A mudança climática já obriga milhões de pessoas a abandonarem suas casas e agrava as condições "infernais" que os deslocados devem suportar, alerta a Organização das Nações Unidas (ONU).


O alto Comissariado das Nações Unidas para os Refugiados (Acnur) aproveitou a reunião de cúpula climática COP29, em Baku no Azerbaijão, para recordar até que ponto o aumento das temperaturas e a multiplicação de fenômenos meteorológicos extremos afetam a vida dos refugiados e deslocados.


A agência exige investimentos mais significativos e eficazes para atenuar os efeitos e os riscos para esta população.

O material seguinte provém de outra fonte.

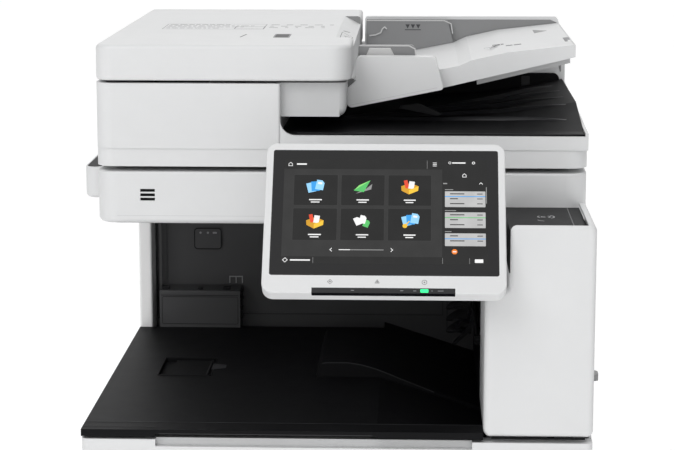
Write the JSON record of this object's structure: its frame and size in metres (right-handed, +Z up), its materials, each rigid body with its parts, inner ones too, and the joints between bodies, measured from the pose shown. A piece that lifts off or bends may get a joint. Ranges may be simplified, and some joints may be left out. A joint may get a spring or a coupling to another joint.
{
  "type": "photocopier",
  "caption": "Office copier and printer with document feeder, tilting touch panel, open output cavity, corner column, front door and paper cassettes.",
  "frame": {"origin": "on the floor, under the middle of the machine's whole box", "axes": "+X to the user's right, +Y away from the user, +Z up"},
  "size_m": [0.6075, 0.751, 0.9],
  "materials": {
    "white_plastic": "fine grain",
    "light_grey_plastic": "fine grain",
    "dark_grey_plastic": "fine grain",
    "black_plastic": "satin",
    "clear_grey_plastic": "gloss",
    "steel": "zinc plated",
    "platen_glass": "clear",
    "screen_glass": "gloss",
    "rubber": "matt",
    "drum_coating": "gloss",
    "white_foam": "matt",
    "circuit_board": "satin",
    "status_black": "gloss"
  },
  "bodies": {
    "machine": {"base_plate": "dark_grey_plastic", "feet": "rubber", "steel_frame": "steel", "side_covers": "white_plastic", "back_cover": "light_grey_plastic", "hinge_pins": "steel", "output_tray": "black_plastic", "cavity_back_wall": "dark_grey_plastic", "rear_pillar": "light_grey_plastic", "column_cover": "white_plastic", "column_top": "black_plastic", "exit_wall": "black_plastic", "developer_unit": "dark_grey_plastic", "laser_unit": "dark_grey_plastic", "main_electronics": "circuit_board", "rear_sockets": "black_plastic", "scanner_housing": "white_plastic", "scanner_top_frame": "light_grey_plastic", "scanner_glass": "platen_glass", "side_shelf": "white_plastic", "panel_arm": "dark_grey_plastic", "feeder_hinge_leaves": "steel"},
    "front_door": {"front_door": "white_plastic"},
    "lower_cassette": {"lower_cassette_front": "white_plastic", "lower_cassette_box": "light_grey_plastic"},
    "upper_cassette": {"upper_cassette_front": "white_plastic", "upper_cassette_box": "light_grey_plastic"},
    "lower_lift_plate": {"lower_lift_plate": "steel"},
    "upper_lift_plate": {"upper_lift_plate": "steel"},
    "right_door": {"right_door": "white_plastic"},
    "release_lever": {"release_lever": "light_grey_plastic"},
    "bypass_tray": {"bypass_tray": "white_plastic"},
    "bypass_extension": {"bypass_extension": "light_grey_plastic"},
    "paper_stopper": {"paper_stopper": "black_plastic"},
    "exit_fingers": {"exit_fingers": "black_plastic"},
    "photo_drum": {"photo_drum": "drum_coating"},
    "transfer_roller": {"transfer_roller": "rubber"},
    "heat_roller": {"heat_roller": "steel"},
    "pressure_roller": {"pressure_roller": "rubber"},
    "toner_bottle": {"toner_bottle": "dark_grey_plastic"},
    "power_switch": {"power_switch": "black_plastic"},
    "scan_carriage": {"scan_carriage": "dark_grey_plastic"},
    "control_panel": {"panel_shell": "white_plastic", "panel_bezel": "white_plastic", "screen_glass": "screen_glass", "status_strip": "status_black"},
    "document_feeder": {"feeder_base": "white_plastic", "platen_pad": "white_foam", "feed_unit": "white_plastic", "feeder_entry": "light_grey_plastic", "document_output": "black_plastic", "rear_unit": "white_plastic", "feeder_hinge_flaps": "steel"},
    "turn_roller": {"turn_roller": "rubber"},
    "pickup_roller": {"pickup_roller": "rubber"},
    "top_cover": {"top_cover": "white_plastic"},
    "feed_tray": {"feed_tray": "white_plastic"},
    "tray_extension": {"tray_extension": "light_grey_plastic"},
    "front_guide": {"front_guide": "clear_grey_plastic"},
    "rear_guide": {"rear_guide": "clear_grey_plastic"}
  },
  "joints": [
    {"name": "front_door_hinge", "type": "hinge", "parent": "machine", "child": "front_door", "pos_m": [0, -0.3155, 0.271], "axis": [1, 0, 0], "range_deg": [0, 90]},
    {"name": "lower_cassette_slide", "type": "slide", "parent": "machine", "child": "lower_cassette", "axis": [0, -1, 0], "range_m": [0, 0.42]},
    {"name": "upper_cassette_slide", "type": "slide", "parent": "machine", "child": "upper_cassette", "axis": [0, -1, 0], "range_m": [0, 0.42]},
    {"name": "lower_lift_hinge", "type": "hinge", "parent": "lower_cassette", "child": "lower_lift_plate", "pos_m": [-0.252, 0, 0.0532], "axis": [0, -1, 0], "range_deg": [0, 5]},
    {"name": "upper_lift_hinge", "type": "hinge", "parent": "upper_cassette", "child": "upper_lift_plate", "pos_m": [-0.252, 0, 0.1642], "axis": [0, -1, 0], "range_deg": [0, 5]},
    {"name": "right_door_hinge", "type": "hinge", "parent": "machine", "child": "right_door", "pos_m": [0.2765, 0.2725, 0.394], "axis": [0, 0, 1], "range_deg": [0, 75]},
    {"name": "release_lever_hinge", "type": "hinge", "parent": "right_door", "child": "release_lever", "pos_m": [0.2765, -0.1215, 0.504], "axis": [0, -1, 0], "range_deg": [0, 20], "stiffness_Nm_per_rad": 0.3},
    {"name": "bypass_tray_hinge", "type": "hinge", "parent": "right_door", "child": "bypass_tray", "pos_m": [0.279, 0.0735, 0.3055], "axis": [0, 1, 0], "range_deg": [0, 75]},
    {"name": "bypass_extension_slide", "type": "slide", "parent": "bypass_tray", "child": "bypass_extension", "axis": [0, 0, 1], "range_m": [0, 0.044]},
    {"name": "paper_stopper_hinge", "type": "hinge", "parent": "machine", "child": "paper_stopper", "pos_m": [-0.167, -0.0325, 0.4857], "axis": [0, 1, 0], "range_deg": [0, 80]},
    {"name": "exit_fingers_hinge", "type": "hinge", "parent": "machine", "child": "exit_fingers", "pos_m": [0.16, 0.0335, 0.552], "axis": [0, 1, 0], "range_deg": [0, 35]},
    {"name": "drum_spin", "type": "hinge", "parent": "machine", "child": "photo_drum", "pos_m": [0.212, 0.0585, 0.345], "axis": [0, 1, 0], "continuous": true},
    {"name": "transfer_spin", "type": "hinge", "parent": "machine", "child": "transfer_roller", "pos_m": [0.2404, 0.0585, 0.345], "axis": [0, 1, 0], "continuous": true},
    {"name": "heat_roller_spin", "type": "hinge", "parent": "machine", "child": "heat_roller", "pos_m": [0.218, 0.0585, 0.44], "axis": [0, 1, 0], "continuous": true},
    {"name": "pressure_roller_spin", "type": "hinge", "parent": "machine", "child": "pressure_roller", "pos_m": [0.2464, 0.0585, 0.44], "axis": [0, 1, 0], "continuous": true},
    {"name": "toner_bottle_spin", "type": "hinge", "parent": "machine", "child": "toner_bottle", "pos_m": [0.055, -0.0215, 0.4], "axis": [0, 1, 0], "continuous": true},
    {"name": "power_switch_rock", "type": "hinge", "parent": "machine", "child": "power_switch", "pos_m": [0.276, -0.2315, 0.445], "axis": [0, 1, 0], "range_deg": [-6, 6]},
    {"name": "scan_carriage_slide", "type": "slide", "parent": "machine", "child": "scan_carriage", "axis": [1, 0, 0], "range_m": [0, 0.44]},
    {"name": "panel_tilt", "type": "hinge", "parent": "machine", "child": "control_panel", "pos_m": [0.053, -0.3127, 0.6822], "axis": [-1, 0, 0], "range_deg": [-30, 45]},
    {"name": "feeder_lift", "type": "hinge", "parent": "machine", "child": "document_feeder", "pos_m": [0, 0.37, 0.757], "axis": [-1, 0, 0], "range_deg": [0, 75]},
    {"name": "turn_roller_spin", "type": "hinge", "parent": "document_feeder", "child": "turn_roller", "pos_m": [-0.225, 0.0785, 0.813], "axis": [0, 1, 0], "continuous": true},
    {"name": "pickup_roller_spin", "type": "hinge", "parent": "document_feeder", "child": "pickup_roller", "pos_m": [-0.022, 0.0585, 0.849], "axis": [0, 1, 0], "continuous": true},
    {"name": "top_cover_hinge", "type": "hinge", "parent": "document_feeder", "child": "top_cover", "pos_m": [-0.2795, 0.0785, 0.862], "axis": [0, -1, 0], "range_deg": [0, 60]},
    {"name": "feed_tray_lift", "type": "hinge", "parent": "document_feeder", "child": "feed_tray", "pos_m": [0.007, 0.0785, 0.846], "axis": [0, -1, 0], "range_deg": [0, 5]},
    {"name": "tray_extension_slide", "type": "slide", "parent": "feed_tray", "child": "tray_extension", "axis": [0.973, 0, 0.2307], "range_m": [0, 0.09]},
    {"name": "front_guide_slide", "type": "slide", "parent": "feed_tray", "child": "front_guide", "axis": [0, 1, 0], "range_m": [0, 0.09]},
    {"name": "rear_guide_slide", "type": "slide", "parent": "feed_tray", "child": "rear_guide", "axis": [0, 1, 0], "range_m": [-0.09, 0]}
  ],
  "couplings": [
    {"joint": "transfer_spin", "follows": "drum_spin", "ratio": -2.5},
    {"joint": "pressure_roller_spin", "follows": "heat_roller_spin", "ratio": -1.3333},
    {"joint": "rear_guide_slide", "follows": "front_guide_slide", "ratio": -1}
  ]
}
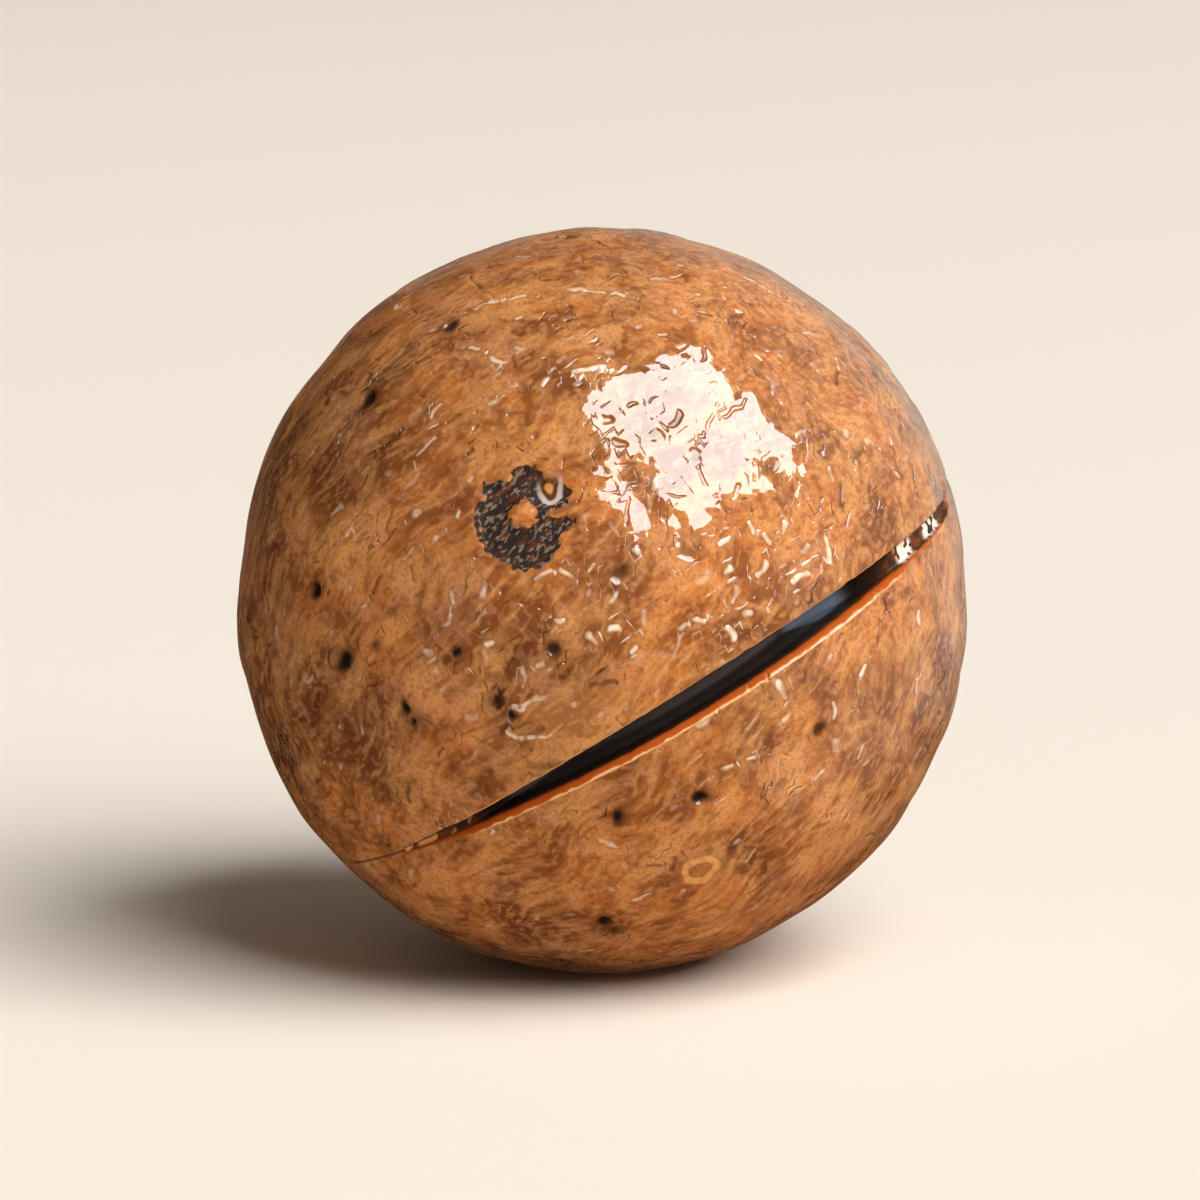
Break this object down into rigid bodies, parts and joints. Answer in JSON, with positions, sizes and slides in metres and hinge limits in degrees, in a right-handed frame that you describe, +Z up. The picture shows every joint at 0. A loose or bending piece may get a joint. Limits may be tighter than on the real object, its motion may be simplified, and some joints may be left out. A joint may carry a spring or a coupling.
{
  "type": "macadamia nut in shell",
  "caption": "Round brown macadamia nut in its hard glossy shell, sawn open by one long narrow slit, lying on a small flat spot.",
  "frame": {"origin": "bottom centre of the bounding box, on the surface that the nut rests on", "axes": "+Z up, the sawn face looks along -Y and a little up, +X to the right as that face is seen"},
  "size_m": [0.0248, 0.0252, 0.0252],
  "materials": {
    "nut_shell": "glossy mottled red-brown shell"
  },
  "bodies": {
    "root": {"nut": "nut_shell"}
  },
  "joints": []
}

O clima e os conflitos se combinam para submeter pessoas já em perigo a situações ainda piores, como acontece no Sudão, Somália ou Mianmar, aponta um novo relatório do Acnur.


"Em nosso mundo em aquecimento, a seca, as inundações, o calor mortal e outros fenômenos meteorológicos criam situações de emergência com uma frequência alarmante", destacou o diretor do Acnur, Filippo Grandi, na introdução do relatório.


"As pessoas forçadas a fugir de suas casas estão na linha de frente da crise", acrescenta, ao destacar que 75% dos deslocados vivem em países que estão grave ou extremamente expostos aos riscos climáticos. À medida que a velocidade e a magnitude das mudanças climáticas aceleram, este número não vai parar de aumentar", apontou.


Atualmente, um número recorde de 120 milhões de pessoas no mundo são deslocadas à força e, consequência da guerra, perseguição ou violência, a maioria dentro de seu próprio país, segundo os dados do Acnur atualizados em junho.


"A nível mundial, o número de pessoas deslocadas por conflitos dobrou nos últimos 10 anos", afirmou Andrew Harper, assessor especial do Acnur para a ação climática, em uma entrevista à AFP.


Ao mesmo tempo, os dados recentes do Centro de Controle de Deslocamentos Internos indicam que as catástrofes vinculadas às condições meteorológicas forçaram quase 220 milhões de pessoas a fugir de seu próprio país na última década.


Harper denunciou a flagrante escassez de fundos para apoiar aqueles que fogem e as comunidades que os abrigam. "Constatamos que, em geral, uma situação já infernal se torna ainda mais difícil".


A maioria dos locais onde os refugiados se estabelece fica em países de baixa renda, geralmente "no deserto, em áreas sujeitas a inundações, em lugares desprovidos da infraestrutura necessária para administrar os impactos cada vez maiores das mudanças climáticas", disse o assessor do Acnur.


E a situação vai piorar, alerta a agência da ONU. Segundo os cálculos do Acnur, o número de países em risco climático extremo vai subir de três atualmente para 65 até 2040, a grande maioria deles com populações deslocadas.


Em 2050, a maioria dos campos e instalações para refugiados estará submetida ao dobro de dias com temperaturas perigosamente elevadas que atualmente, aponta o relatório.


"É um perigo imediato para a saúde e a vida dos refugiados, mas também para a colheita e o gado", alertou Harper.


"Constatamos a perda crescente de terras cultiváveis em lugares expostos a extremos climáticos, como Níger, Burkina Faso, Sudão, Afeganistão... Mas, ao mesmo tempo, assistimos a um aumento expressivo da população", explicou.


O Acnur fez um apelo às delegações reunidas em Baku para que garantam que uma maior parte do financiamento internacional para a luta contra a mudança climática chegue aos refugiados e suas comunidades de acolhimento.


Atualmente, os estados extremamente frágeis não recebem mais do que 2 dólares por pessoa de financiamento anual para a adaptação às mudanças climáticas, contra 161 dólares por pessoa nas nações menos expostas, destacou o Acnur. "Se não investirmos na paz, se não investirmos na adaptação às mudanças climáticas nessas regiões, as pessoas se deslocarão", antecipou Harper. "É ilógico esperar que elas façam outra coisa", acrescentou.